HISTORICAL NOTE

Wolves of Eden is set during Red Cloud’s War (1866–​68)—​an uprising of Sioux, Northern Cheyenne and Arapahoe Indians against the encroachment of migrants to the gold fields of Montana. In response to Indian attacks on travelers, the U.S. Army sent several companies of infantry to protect white “pilgrims” and establish a fort on the Bozeman Trail in the isolated Powder River country in the Dakota Territories. Nearly half the soldiers manning Fort Phil Kearny—​and thirty-​odd of the eighty-​one killed in the ensuing Fetterman Massacre of the fort’s troops by Indians, the Battle of One Hundred in the Hand, as it is known to the Lakota Sioux—​were native-​born Irish immigrants or first generation Irish-​Americans.

As such, Fort Phil Kearny as seen in this novel was a real place. It is a real place and you can visit a wonderful recreation of the fort—​the original was abandoned in 1868 and burned by Red Cloud’s warriors—​just outside of Storey, Wyoming.

To spare the reader the same confusion I experienced during my research, I have changed the name of another fort which features in the novel—​Fort Kearney, in present-​day Nebraska—​to Fort Caldwell.
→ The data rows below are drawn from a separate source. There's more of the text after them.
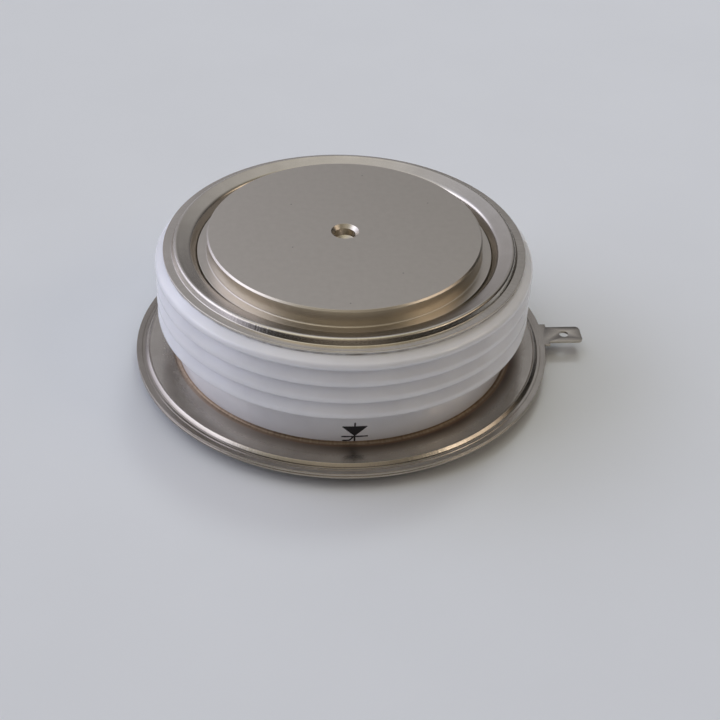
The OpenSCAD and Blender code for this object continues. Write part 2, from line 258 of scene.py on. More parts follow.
def inset_loop(loop, distance):
    """An anticlockwise closed outline, moved inwards."""
    moved = []
    for i, at in enumerate(loop):
        before = (at - loop[i - 1]).normalized()
        after = (loop[(i + 1) % len(loop)] - at).normalized()
        left = Vector((-before.y - after.y, before.x + after.x)).normalized()
        moved.append(at + left * distance / left.dot(Vector((-before.y, before.x))))
    return moved


def sheet_outline(top, under, t, edge_rounds):
    """Closed section of a sheet from its outer line and the line that its inner side follows.

    The sheared edge is rounded by the two radii, on the outer and on the inner side."""
    inner = moved_line(under, t)
    loop = [(p.x, p.y, 0) for p in top] + [(p.x, p.y, 0) for p in reversed(inner)]
    outer_edge = len(top) - 1
    for i, r in enumerate(edge_rounds):
        loop[outer_edge + i] = (*loop[outer_edge + i][:2], r)
    return rounded_loop(loop)


def ring_tree():
    """Geometry Nodes: turns a section about the axis into a ring, smooth but for sharp edges."""
    tree = bpy.data.node_groups.new("turned_ring", "GeometryNodeTree")
    sockets = tree.interface
    sockets.new_socket("Section", in_out="INPUT", socket_type="NodeSocketGeometry")
    sockets.new_socket("Segments", in_out="INPUT", socket_type="NodeSocketInt")
    sockets.new_socket("Path radius", in_out="INPUT", socket_type="NodeSocketFloat")
    sockets.new_socket("Sharp angle", in_out="INPUT", socket_type="NodeSocketFloat")
    sockets.new_socket("Finish", in_out="INPUT", socket_type="NodeSocketMaterial")
    sockets.new_socket("Ring", in_out="OUTPUT", socket_type="NodeSocketGeometry")
    given = add(tree, "NodeGroupInput").outputs
    section = add(tree, "GeometryNodeMeshToCurve", {"Mesh": given["Section"]})
    path = add(tree, "GeometryNodeCurvePrimitiveCircle",
               {"Resolution": given["Segments"], "Radius": given["Path radius"]})
    swept = add(tree, "GeometryNodeCurveToMesh",
                {"Curve": path.outputs["Curve"], "Profile Curve": section.outputs["Curve"]})
    welded = add(tree, "GeometryNodeMergeByDistance",
                 {"Geometry": swept.outputs["Mesh"], "Distance": 1e-6})
    smooth = add(tree, "GeometryNodeSetShadeSmooth",
                 {"Geometry": welded.outputs["Geometry"], "Shade Smooth": True})
    angle = add(tree, "GeometryNodeInputMeshEdgeAngle")
    sharp = add(tree, "FunctionNodeCompare",
                {0: angle.outputs["Unsigned Angle"], 1: given["Sharp angle"]},
                data_type="FLOAT", operation="GREATER_THAN")
    edged = add(tree, "GeometryNodeSetShadeSmooth",
                {"Geometry": smooth.outputs["Geometry"], "Selection": sharp.outputs["Result"],
                 "Shade Smooth": False}, domain="EDGE")
    real = add(tree, "GeometryNodeRealizeInstances", {"Geometry": edged.outputs["Geometry"]})
    finish = add(tree, "GeometryNodeSetMaterial",
                 {"Geometry": real.outputs["Geometry"], "Material": given["Finish"]})
    add(tree, "NodeGroupOutput", {"Ring": finish.outputs["Geometry"]})
    return tree


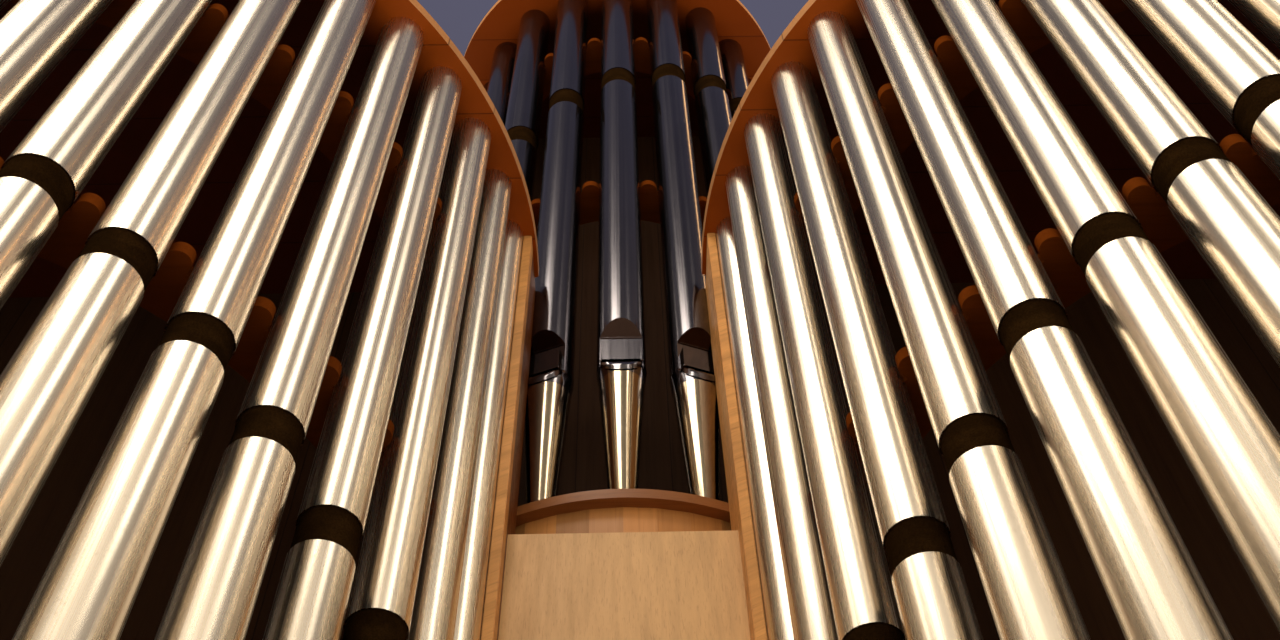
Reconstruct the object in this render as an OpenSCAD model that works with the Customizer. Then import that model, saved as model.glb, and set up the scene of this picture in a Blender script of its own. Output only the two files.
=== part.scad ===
// Pipe organ case with two wide half-round side towers and a tall, narrow half-round tower between
// them. Millimetres, +Z up. The front faces -Y. The origin is on the floor, at the middle of the
// outline. Left and right are as seen from the front.

/* [Case] */
// Depth from the middle of the side towers to the back
back_depth = 1790; // [1700:10:2200]
// Height of the plinth
plinth_h = 120; // [80:5:200]
// How far the plinth stands back from the boards above it
plinth_set = 25; // [5:1:60]
// Thickness of the outer boards, posts and back
board_t = 42; // [30:1:60]
// Thickness of the inner boards and of the flat panel
inner_t = 30; // [18:1:40]
// How far the outer face of a post stands past the circle of the side pipes
post_past = 86; // [84:1:100]
// Clear space between the last pipe and the post behind it
post_gap = 6; // [4:1:12]
// How far an inner wall overlaps the posts at its ends
wall_lap = 20; // [10:1:28]
// How far the flat panel stands in front of the middle of the towers
panel_set = 16; // [5:1:26]
// Height of the top of the flat panel between the posts
panel_top = 4100; // [3900:10:4200]
// Thickness of the side and centre roofs
roof_t = 50; // [30:1:80]
// Width of the staves that make up a curved board
stave_w = 95; // [60:5:150]

/* [Side towers] */
// Distance from the middle of the organ to the middle of a side tower
tower_x = 1780; // [1765:5:1900]
// Radius of the circle on which the side pipes stand
tower_r = 1390; // [1320:5:1400]
// How far the side roof reaches out past that circle
roof_over = 100; // [95:1:140]
// Height of the top of the side toe boards
side_toe_z = 1120; // [900:10:1300]
// Height of the underside of the side roofs
side_top_z = 5480; // [5300:10:5600]
// Number of pipes in each half of a side tower
side_n = 11; // [8:1:12]
// Angle of the last pipe from the front of its tower
side_last = 85.5; // [84:0.5:86]
// Diameter of the pipe beside the middle of a side tower
side_d = 152; // [120:1:160]
// How much smaller each next pipe is
side_d_step = 3.2; // [0:0.1:4]
// Height of the foot of a side pipe
side_foot = 450; // [300:5:600]
// Height of the joint on the last pipe of the left tower
side_ring_z = 3060; // [2700:10:3300]
// How much higher the joint is on each next pipe towards the middle
side_ring_step = 97; // [60:1:120]
// How much lower the joints of the right tower's outer pipes are
ring_drop = 60; // [0:5:80]
// Number of pipes beside the middle of the right tower that keep the left tower's joint heights
level_n = 6; // [1:1:11]
// Height of the lower rack in the side towers
side_rack_low = 3840; // [3500:10:4000]
// Height of the upper rack in the side towers
side_rack_high = 4850; // [4600:10:5100]

/* [Centre tower] */
// How far the middle of the centre tower lies behind the middle of the side towers
centre_back = 850; // [845:1:900]
// Radius of the circle on which the centre pipes stand
centre_r = 712; // [690:1:724]
// How far the centre roof reaches out past that circle
centre_over = 220; // [200:1:260]
// Height of the top of the centre toe board
centre_toe_z = 4375; // [4330:5:4500]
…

Many of the events in the novel are as true to the historical record as I could render them within the bounds of fiction. The crime for which the brothers stand accused is fictional, though based on similar incidents in other Western forts. The crimes perpetrated by the government and army of the United States on the indigenous peoples of the American West are real. Fiction has nothing on them.